Time flies, as it’s been almost two decades since day one member of the defunct G-Unit, Tony Yayo, dropped Thoughts Of A Predicate Felon—his sole commercially successful solo album—and almost seven years since his last mixtape.
Now, fresh from a 22-city Canadian tour, the Southside Jamaica Queens native is making a grand reemergence with The Loyal, a new 12-song LP that sees Yayo updating his sound and adapting to new energy.
While it wouldn’t be accurate to describe The Loyal as a true reinvention, he spends most of the project assimilating his flow and style into the prevailing sounds of 2023 Hip Hop to surprisingly strong results.
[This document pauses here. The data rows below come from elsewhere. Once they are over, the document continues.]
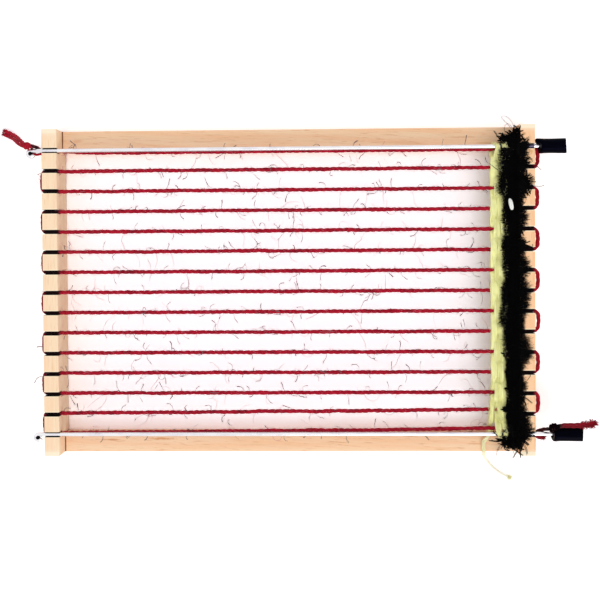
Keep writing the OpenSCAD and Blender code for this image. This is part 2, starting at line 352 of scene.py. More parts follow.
def twisted_yarns(
        name, yarn_lines, radius, share, turns, sides, finish, chance, pitch=PLY_PITCH, **marks):
    """One piece of one or more yarns, each spun unevenly of three plies."""
    lines, radii = [], []
    for yarn_line, turn in zip(yarn_lines, turns):
        yarn_radius = uneven(yarn_line, radius, chance, share)
        ply_lines, ply_radii = plies(yarn_line, yarn_radius, turn, pitch)
        lines.extend(ply_lines)
        radii.extend(ply_radii)
    return make_strands(name, np.stack(lines), np.stack(radii), sides, finish, **marks)


def side_by_side(path, apart, pitch, turn=0.0):
    """Two yarns lying beside each other along a path and turning once in each pitch."""
    _, across, up = strand_frames(path[None])
    angle = turn + 2 * math.pi * along(path)[:, None] / pitch
    half = np.reshape(apart, (-1, 1)) / 2
    offset = half * (np.cos(angle) * up[0] + np.sin(angle) * across[0])
    return path + offset, path - offset


def loose_fibres(roots, aims, lengths, rings, curl, chance):
    """Lines of fibres that set out from their roots towards their aims and curl."""
    centres = np.empty((len(roots), rings, 3))
    centres[:, 0] = roots
    step = lengths[:, None] / (rings - 1)
    aim = unit(aims)
    bend = chance.normal(0, curl, aims.shape)
    for ring in range(1, rings):
        centres[:, ring] = centres[:, ring - 1] + aim * step
        bend += chance.normal(0, curl / 2, aims.shape)
        aim = unit(aim + bend)
    return centres


def frayed_end(tip, heading, count, reach, spread, chance):
    """Fibres that open out from a cut end of yarn."""
    roots = tip + chance.normal(0, 0.5, (count, 3))
    aims = heading + chance.normal(0, spread, (count, 3))
    return loose_fibres(roots, aims, chance.uniform(0.4, 1, count) * reach, 6, 0.12, chance)


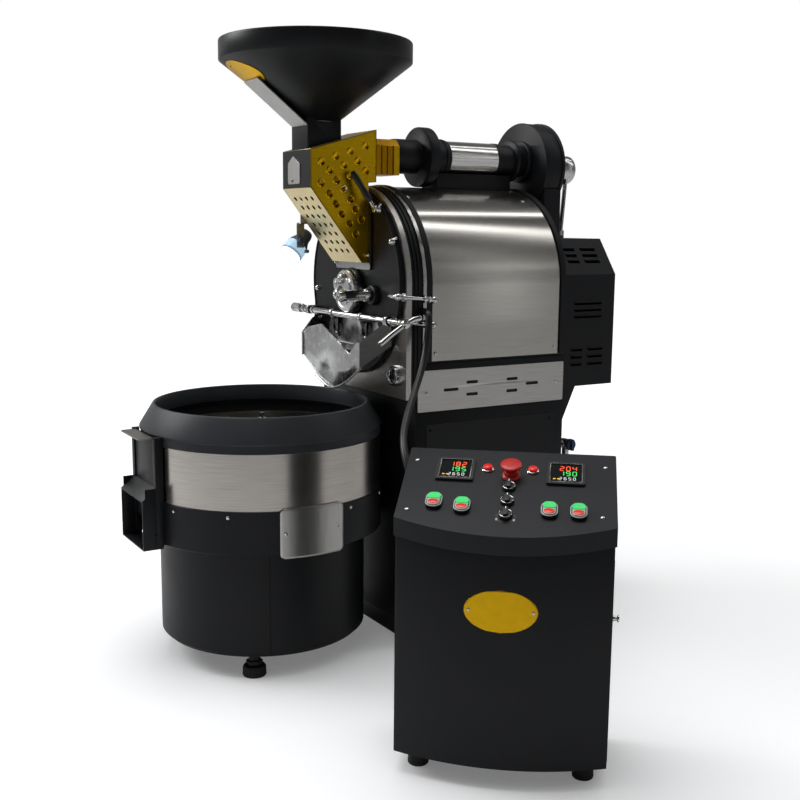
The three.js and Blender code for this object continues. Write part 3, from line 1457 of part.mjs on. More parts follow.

Whether spitting alongside Detroit’s TyDaG on the West Coast-tinged “Bag Mover” or going verse for verse with Toronto’s Pressa on “Kill Switch”—recalling past non-reciprocated loyalty and backstabbing—he soaks up youthful energy without breaking a sweat; however, he may go a little overboard at points.
Critiquing his subject matter too profoundly would be unfair in a climate where fans praise Pusha T for lyrically skiing through mountains of cocaine. The key is that it has to be done at an elite level; this is a line Yayo skirts many times on The Loyal.
For example, the solo “New Generation Cartel” leans too much into the street savage vibe to an almost cartoonish degree—from drilling and spinning blocks to outrunning the police. Lines like, “Clips, be filling em’, ni**as, be killin’ em'” feel half baked and void of creative nuance. Another example is the latter half of “Kill Switch,” where he again seems to lose steam.
It’s not that Yayo doesn’t hold a level of authenticity that would allow him to talk from this vantage point—his resume speaks for itself. But, at this point in his career, taking a decidedly first-person and present tense, given the culture’s current climate, feels out of step.
It also feels disconnected from stronger songs in the project, like the intro “Get Indicted Hotline,” which seems to subtly poke fun at the new generation of steppas who put their lifestyle on display for opps and law enforcement alike—telling all their business, à la “Rap Snitch Knishes” (word to MF DOOM).
The second record on the project, “Clown You When You Down,” comes off similarly mature, as he laments, “I came a long way from selling dope,” while reaffirming his loyalty, track record and overall solidarity.
The album’s more exciting moments, though, come when Tony embraces some slightly moodier and unique vibes; he slides over the edgy “Line Me OK” and shines with Nems on “Savage Era.” Though, a clear highlight is the Lloyd Banks featured “Rocket Chamber,” a track that oozes that same chemistry that made G-Unit so monstrous throughout their apex.
There is a sense that Tony tried to pack every modern sound in the five boroughs and beyond into one project. It doesn’t break any new ground, but—with a few missteps aside—he manages to create an admirably solid, well-produced project. He feels at home embracing his blessings, pointing out how the game has changed since he and 50 were back in the streets of Southside Jamaica Queens.